### Exercise inputs
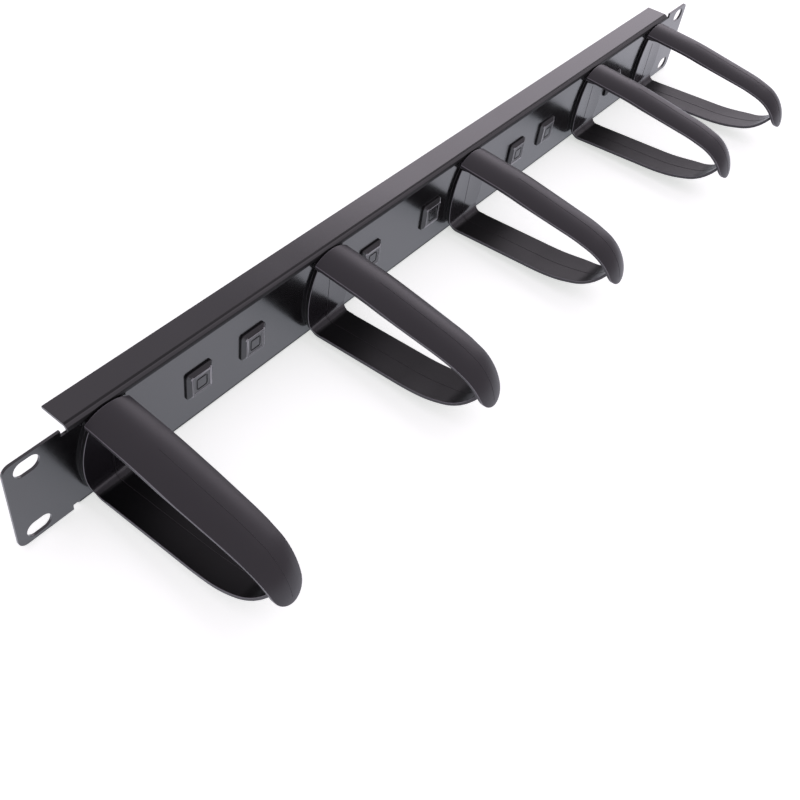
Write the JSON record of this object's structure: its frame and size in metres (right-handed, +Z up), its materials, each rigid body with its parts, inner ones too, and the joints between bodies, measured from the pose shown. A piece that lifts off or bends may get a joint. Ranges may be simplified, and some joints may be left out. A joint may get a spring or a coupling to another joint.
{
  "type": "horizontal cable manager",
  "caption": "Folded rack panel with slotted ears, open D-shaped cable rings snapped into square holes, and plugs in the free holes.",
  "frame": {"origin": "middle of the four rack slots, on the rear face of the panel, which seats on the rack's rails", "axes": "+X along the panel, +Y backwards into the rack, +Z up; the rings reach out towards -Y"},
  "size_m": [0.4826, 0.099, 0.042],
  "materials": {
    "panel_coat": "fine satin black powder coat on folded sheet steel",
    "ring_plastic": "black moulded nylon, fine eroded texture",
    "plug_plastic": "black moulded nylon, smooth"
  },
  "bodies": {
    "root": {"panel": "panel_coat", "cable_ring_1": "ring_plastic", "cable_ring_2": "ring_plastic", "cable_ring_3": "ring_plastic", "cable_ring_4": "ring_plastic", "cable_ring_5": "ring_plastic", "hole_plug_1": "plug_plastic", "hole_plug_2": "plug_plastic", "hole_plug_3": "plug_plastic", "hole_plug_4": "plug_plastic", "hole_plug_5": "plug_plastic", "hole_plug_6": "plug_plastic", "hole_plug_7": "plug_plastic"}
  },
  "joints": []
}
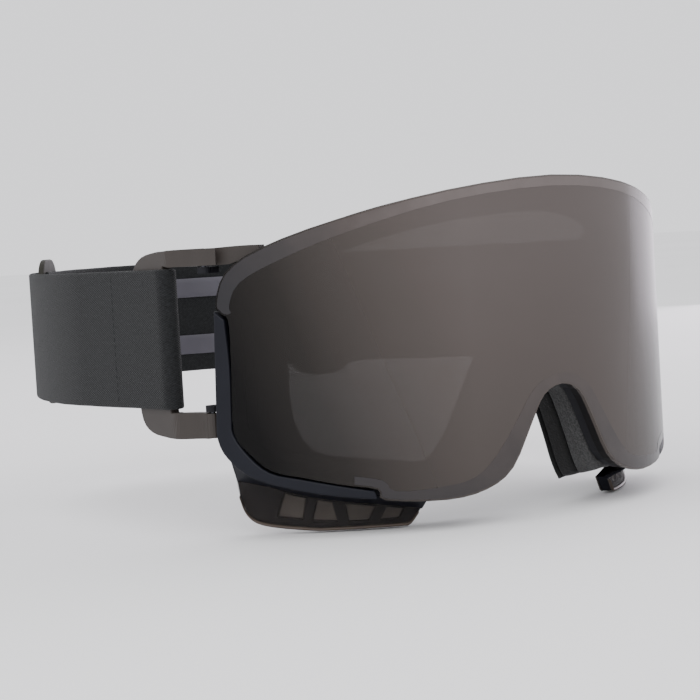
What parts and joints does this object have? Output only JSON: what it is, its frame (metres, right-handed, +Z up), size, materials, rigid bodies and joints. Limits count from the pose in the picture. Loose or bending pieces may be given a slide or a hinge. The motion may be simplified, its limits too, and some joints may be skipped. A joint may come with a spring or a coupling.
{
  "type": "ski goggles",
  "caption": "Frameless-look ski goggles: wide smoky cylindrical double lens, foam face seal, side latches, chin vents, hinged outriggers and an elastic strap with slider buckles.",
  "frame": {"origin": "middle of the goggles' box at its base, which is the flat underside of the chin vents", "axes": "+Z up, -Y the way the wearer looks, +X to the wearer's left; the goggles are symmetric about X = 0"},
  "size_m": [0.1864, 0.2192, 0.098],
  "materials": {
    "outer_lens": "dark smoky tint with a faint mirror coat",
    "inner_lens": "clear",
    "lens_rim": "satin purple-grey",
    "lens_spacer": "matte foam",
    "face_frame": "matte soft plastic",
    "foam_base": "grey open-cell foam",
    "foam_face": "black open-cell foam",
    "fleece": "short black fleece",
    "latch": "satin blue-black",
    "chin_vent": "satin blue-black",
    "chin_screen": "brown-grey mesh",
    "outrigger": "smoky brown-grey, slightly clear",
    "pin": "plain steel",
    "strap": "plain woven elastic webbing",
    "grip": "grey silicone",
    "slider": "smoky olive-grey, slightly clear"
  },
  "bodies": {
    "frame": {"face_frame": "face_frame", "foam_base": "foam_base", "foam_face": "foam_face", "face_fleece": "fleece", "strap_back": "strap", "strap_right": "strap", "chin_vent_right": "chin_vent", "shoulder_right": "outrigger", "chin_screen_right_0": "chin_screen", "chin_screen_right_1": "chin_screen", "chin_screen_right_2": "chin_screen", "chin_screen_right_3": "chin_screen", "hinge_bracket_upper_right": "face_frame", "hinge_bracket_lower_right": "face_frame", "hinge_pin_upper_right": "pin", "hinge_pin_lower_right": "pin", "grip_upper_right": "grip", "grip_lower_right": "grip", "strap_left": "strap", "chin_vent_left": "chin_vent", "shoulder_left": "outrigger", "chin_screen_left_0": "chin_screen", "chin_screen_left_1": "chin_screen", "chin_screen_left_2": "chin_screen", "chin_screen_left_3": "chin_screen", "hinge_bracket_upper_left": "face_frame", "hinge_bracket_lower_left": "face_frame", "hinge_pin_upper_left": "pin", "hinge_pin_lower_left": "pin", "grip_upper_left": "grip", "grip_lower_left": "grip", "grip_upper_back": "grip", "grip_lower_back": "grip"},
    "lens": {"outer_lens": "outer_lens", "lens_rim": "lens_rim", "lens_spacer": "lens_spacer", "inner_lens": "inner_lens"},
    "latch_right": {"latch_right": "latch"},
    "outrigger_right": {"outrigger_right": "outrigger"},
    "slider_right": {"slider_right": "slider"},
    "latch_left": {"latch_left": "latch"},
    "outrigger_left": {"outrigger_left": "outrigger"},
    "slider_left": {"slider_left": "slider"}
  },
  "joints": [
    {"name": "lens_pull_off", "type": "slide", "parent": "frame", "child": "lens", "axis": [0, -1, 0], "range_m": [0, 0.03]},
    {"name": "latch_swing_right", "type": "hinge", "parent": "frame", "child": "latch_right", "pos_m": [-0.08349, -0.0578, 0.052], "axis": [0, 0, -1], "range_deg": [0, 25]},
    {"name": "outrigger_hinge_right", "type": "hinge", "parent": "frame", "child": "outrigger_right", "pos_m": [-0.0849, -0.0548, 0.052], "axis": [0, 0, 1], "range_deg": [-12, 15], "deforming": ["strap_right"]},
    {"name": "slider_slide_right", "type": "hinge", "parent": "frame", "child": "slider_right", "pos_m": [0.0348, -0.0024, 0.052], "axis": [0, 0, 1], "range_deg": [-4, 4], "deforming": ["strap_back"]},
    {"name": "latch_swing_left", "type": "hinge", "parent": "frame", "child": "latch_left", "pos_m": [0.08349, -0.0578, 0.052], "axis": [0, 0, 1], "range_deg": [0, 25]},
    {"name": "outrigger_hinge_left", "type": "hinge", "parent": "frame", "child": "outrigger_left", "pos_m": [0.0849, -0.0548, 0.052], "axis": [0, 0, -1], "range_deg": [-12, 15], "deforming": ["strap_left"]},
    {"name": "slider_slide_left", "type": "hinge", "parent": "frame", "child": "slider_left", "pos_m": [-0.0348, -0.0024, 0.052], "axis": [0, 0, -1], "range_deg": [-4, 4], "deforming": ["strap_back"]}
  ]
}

### Your objective
Output the entries verbatim.

### The completed task
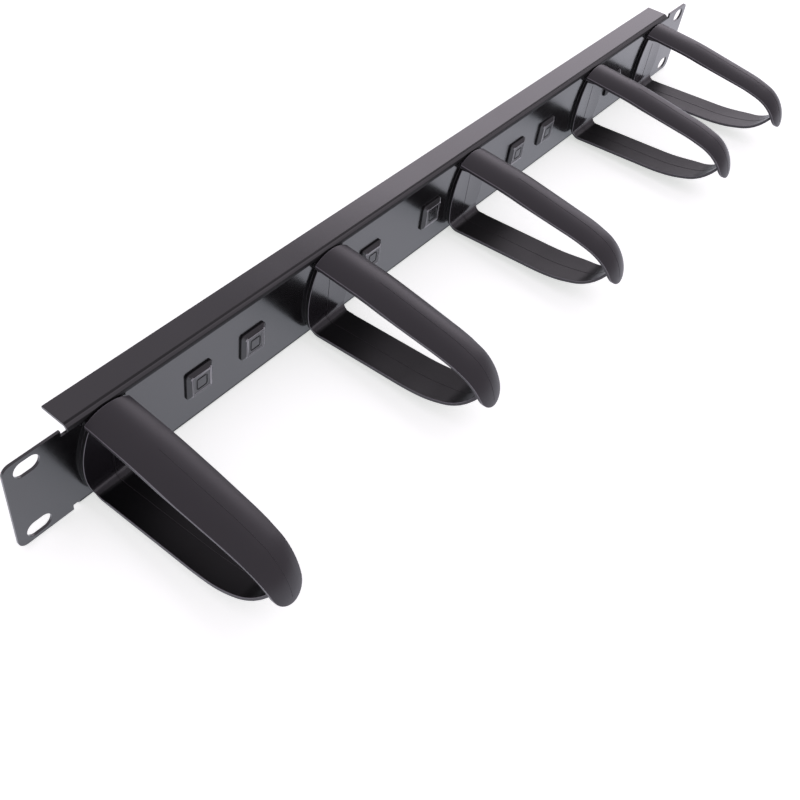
Write the JSON record of this object's structure: its frame and size in metres (right-handed, +Z up), its materials, each rigid body with its parts, inner ones too, and the joints between bodies, measured from the pose shown. A piece that lifts off or bends may get a joint. Ranges may be simplified, and some joints may be left out. A joint may get a spring or a coupling to another joint.
{
  "type": "horizontal cable manager",
  "caption": "Folded rack panel with slotted ears, open D-shaped cable rings snapped into square holes, and plugs in the free holes.",
  "frame": {"origin": "middle of the four rack slots, on the rear face of the panel, which seats on the rack's rails", "axes": "+X along the panel, +Y backwards into the rack, +Z up; the rings reach out towards -Y"},
  "size_m": [0.4826, 0.099, 0.042],
  "materials": {
    "panel_coat": "fine satin black powder coat on folded sheet steel",
    "ring_plastic": "black moulded nylon, fine eroded texture",
    "plug_plastic": "black moulded nylon, smooth"
  },
  "bodies": {
    "root": {"panel": "panel_coat", "cable_ring_1": "ring_plastic", "cable_ring_2": "ring_plastic", "cable_ring_3": "ring_plastic", "cable_ring_4": "ring_plastic", "cable_ring_5": "ring_plastic", "hole_plug_1": "plug_plastic", "hole_plug_2": "plug_plastic", "hole_plug_3": "plug_plastic", "hole_plug_4": "plug_plastic", "hole_plug_5": "plug_plastic", "hole_plug_6": "plug_plastic", "hole_plug_7": "plug_plastic"}
  },
  "joints": []
}
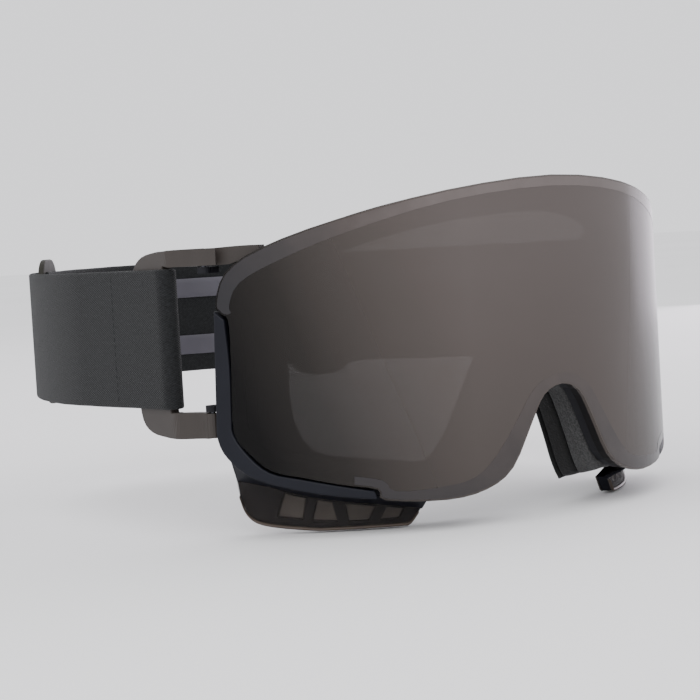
What parts and joints does this object have? Output only JSON: what it is, its frame (metres, right-handed, +Z up), size, materials, rigid bodies and joints. Limits count from the pose in the picture. Loose or bending pieces may be given a slide or a hinge. The motion may be simplified, its limits too, and some joints may be skipped. A joint may come with a spring or a coupling.
{
  "type": "ski goggles",
  "caption": "Frameless-look ski goggles: wide smoky cylindrical double lens, foam face seal, side latches, chin vents, hinged outriggers and an elastic strap with slider buckles.",
  "frame": {"origin": "middle of the goggles' box at its base, which is the flat underside of the chin vents", "axes": "+Z up, -Y the way the wearer looks, +X to the wearer's left; the goggles are symmetric about X = 0"},
  "size_m": [0.1864, 0.2192, 0.098],
  "materials": {
    "outer_lens": "dark smoky tint with a faint mirror coat",
    "inner_lens": "clear",
    "lens_rim": "satin purple-grey",
    "lens_spacer": "matte foam",
    "face_frame": "matte soft plastic",
    "foam_base": "grey open-cell foam",
    "foam_face": "black open-cell foam",
    "fleece": "short black fleece",
    "latch": "satin blue-black",
    "chin_vent": "satin blue-black",
    "chin_screen": "brown-grey mesh",
    "outrigger": "smoky brown-grey, slightly clear",
    "pin": "plain steel",
    "strap": "plain woven elastic webbing",
    "grip": "grey silicone",
    "slider": "smoky olive-grey, slightly clear"
  },
  "bodies": {
    "frame": {"face_frame": "face_frame", "foam_base": "foam_base", "foam_face": "foam_face", "face_fleece": "fleece", "strap_back": "strap", "strap_right": "strap", "chin_vent_right": "chin_vent", "shoulder_right": "outrigger", "chin_screen_right_0": "chin_screen", "chin_screen_right_1": "chin_screen", "chin_screen_right_2": "chin_screen", "chin_screen_right_3": "chin_screen", "hinge_bracket_upper_right": "face_frame", "hinge_bracket_lower_right": "face_frame", "hinge_pin_upper_right": "pin", "hinge_pin_lower_right": "pin", "grip_upper_right": "grip", "grip_lower_right": "grip", "strap_left": "strap", "chin_vent_left": "chin_vent", "shoulder_left": "outrigger", "chin_screen_left_0": "chin_screen", "chin_screen_left_1": "chin_screen", "chin_screen_left_2": "chin_screen", "chin_screen_left_3": "chin_screen", "hinge_bracket_upper_left": "face_frame", "hinge_bracket_lower_left": "face_frame", "hinge_pin_upper_left": "pin", "hinge_pin_lower_left": "pin", "grip_upper_left": "grip", "grip_lower_left": "grip", "grip_upper_back": "grip", "grip_lower_back": "grip"},
    "lens": {"outer_lens": "outer_lens", "lens_rim": "lens_rim", "lens_spacer": "lens_spacer", "inner_lens": "inner_lens"},
    "latch_right": {"latch_right": "latch"},
    "outrigger_right": {"outrigger_right": "outrigger"},
    "slider_right": {"slider_right": "slider"},
    "latch_left": {"latch_left": "latch"},
    "outrigger_left": {"outrigger_left": "outrigger"},
    "slider_left": {"slider_left": "slider"}
  },
  "joints": [
    {"name": "lens_pull_off", "type": "slide", "parent": "frame", "child": "lens", "axis": [0, -1, 0], "range_m": [0, 0.03]},
    {"name": "latch_swing_right", "type": "hinge", "parent": "frame", "child": "latch_right", "pos_m": [-0.08349, -0.0578, 0.052], "axis": [0, 0, -1], "range_deg": [0, 25]},
    {"name": "outrigger_hinge_right", "type": "hinge", "parent": "frame", "child": "outrigger_right", "pos_m": [-0.0849, -0.0548, 0.052], "axis": [0, 0, 1], "range_deg": [-12, 15], "deforming": ["strap_right"]},
    {"name": "slider_slide_right", "type": "hinge", "parent": "frame", "child": "slider_right", "pos_m": [0.0348, -0.0024, 0.052], "axis": [0, 0, 1], "range_deg": [-4, 4], "deforming": ["strap_back"]},
    {"name": "latch_swing_left", "type": "hinge", "parent": "frame", "child": "latch_left", "pos_m": [0.08349, -0.0578, 0.052], "axis": [0, 0, 1], "range_deg": [0, 25]},
    {"name": "outrigger_hinge_left", "type": "hinge", "parent": "frame", "child": "outrigger_left", "pos_m": [0.0849, -0.0548, 0.052], "axis": [0, 0, -1], "range_deg": [-12, 15], "deforming": ["strap_left"]},
    {"name": "slider_slide_left", "type": "hinge", "parent": "frame", "child": "slider_left", "pos_m": [-0.0348, -0.0024, 0.052], "axis": [0, 0, -1], "range_deg": [-4, 4], "deforming": ["strap_back"]}
  ]
}